Make Less, Save More
March 30, 2008
Written by Joe D.
Posted in Finances

Saving money is about setting up a routine that works for you and having the discipline to execute it every time you get paid. It can be much harder than it seems since it’s human nature to want to spend an extra money we may have. That was one of the hardest lessons that I learned in my own experiences. All of my extra money was being spent, and I was never able to use it to build my finances and reach that next level. When you’re scraping by it’s hard to justify not spending the little extra you have on something you enjoy. That’s the catch-22 that a lot of people have a hard time dealing with when it comes to saving.

One way that I was able to get passed that is to take the control of the money out of my hands. The “out of sight, out of mind” principle works wonders when it comes to saving. By paying yourself first and using the automated tools that we have available to us you can set up a savings system that you almost never have to manage, rarely have to think about, and increases your ability to save by leaps and bounds. Here are some ways to automate your savings and help you get to that next financial level.

Put away more in your 401(k)

There are 4 great things about putting more money in your 401(k). First, you’re putting money away for your future tax-deferred. Second, it comes directly out of your paycheck before you even get any of your money, so there’s no temptation to spend it. Third, the early withdrawal penalties make you keep the money in there. Fourth, it lowers your taxable income so you pay less in taxes! The more you are able to put away for later, the better and at the very least you should be contributing enough to get your full employer match. The way that most companies handle making 401(k) contributions for their employees works well for making you save, and it’s really the basic model that we’re following in the subsequent tips.

Open an account that is not readily accessible

Sometimes the simplest solutions are the most effective. If you’re having trouble spending excess money that you should be savings, put it into an account that you can’t readily access. Whether it’s just a different savings account at your primary bank, or an account at a totally different financial institution, putting your money somewhere you don’t have easy access to helps a lot. Over time you’ll get used to not being able to spend it and it will become less of a challenge. The only caveat…don’t dip into the account from time to time. It will only mean you’ve broken that access barrier and it won’t be effective in stopping you in the future.

Use direct deposit to your advantage

Most companies have direct deposit available, and you can use it to help you save. Instead of depositing all of your paycheck into your primary checking account, you can split it up into percentages and put some into other accounts (possibly the one you created above). This helps prevent you from ever even seeing that money in your primary checking where you’ve have the temptation of spending it. Just make sure you don’t go crazy with splitting up your check into 5 different accounts. Keep it simple with 1 or 2 accounts and there’ll be less risk for mistakes. Otherwise you might have to go in add up all your different accounts every payday to make sure you got it all.
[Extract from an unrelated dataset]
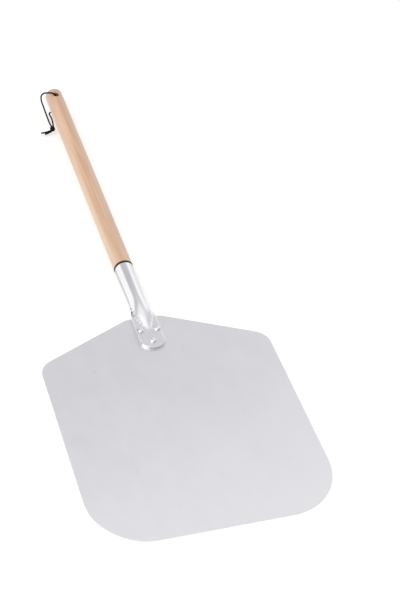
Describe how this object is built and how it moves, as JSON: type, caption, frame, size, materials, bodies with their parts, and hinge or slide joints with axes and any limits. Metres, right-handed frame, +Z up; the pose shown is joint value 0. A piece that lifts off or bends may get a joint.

Set up automatic transfers

I love online banking. Being able to do all my transactions from my laptop is amazing to me. Use the technology we have available to us as a resource to help you save. Most banks offer the ability to set up automatic transfers at recurring intervals, and they provide a fantastic way to automate your savings plan. If you’d rather not split your direct deposit, you can have everything deposited into your primary checking account and set up an automatic transfer to execute every 2 weeks corresponding with your payday! Moving the funds to a different account keeps it out of sight, and you’ll still have the flexibility of stopping the automatic transfers whenever you need to.

I know you might be thinking “won’t I feel the loss of the money I’m saving in my budget?” The answer is yes, but only at first. It’s amazing how our perspective changes after a few months of a new routine. Once you get used to having a lower amount of money in your budget, you get used to working with that amount. That’s the crucial part in all of this. Convincing your mind that you’re making less money reduces the chances that you’ll give into temptation with money that you should be saving. By putting it away early and not making it readily accessible, you force your mind to adjust to a new (lower) income even though you’re saving more money than ever before. Continue to increase the amount of savings as you get raises and promotions and you’ll be well on your way to building your financial freedom.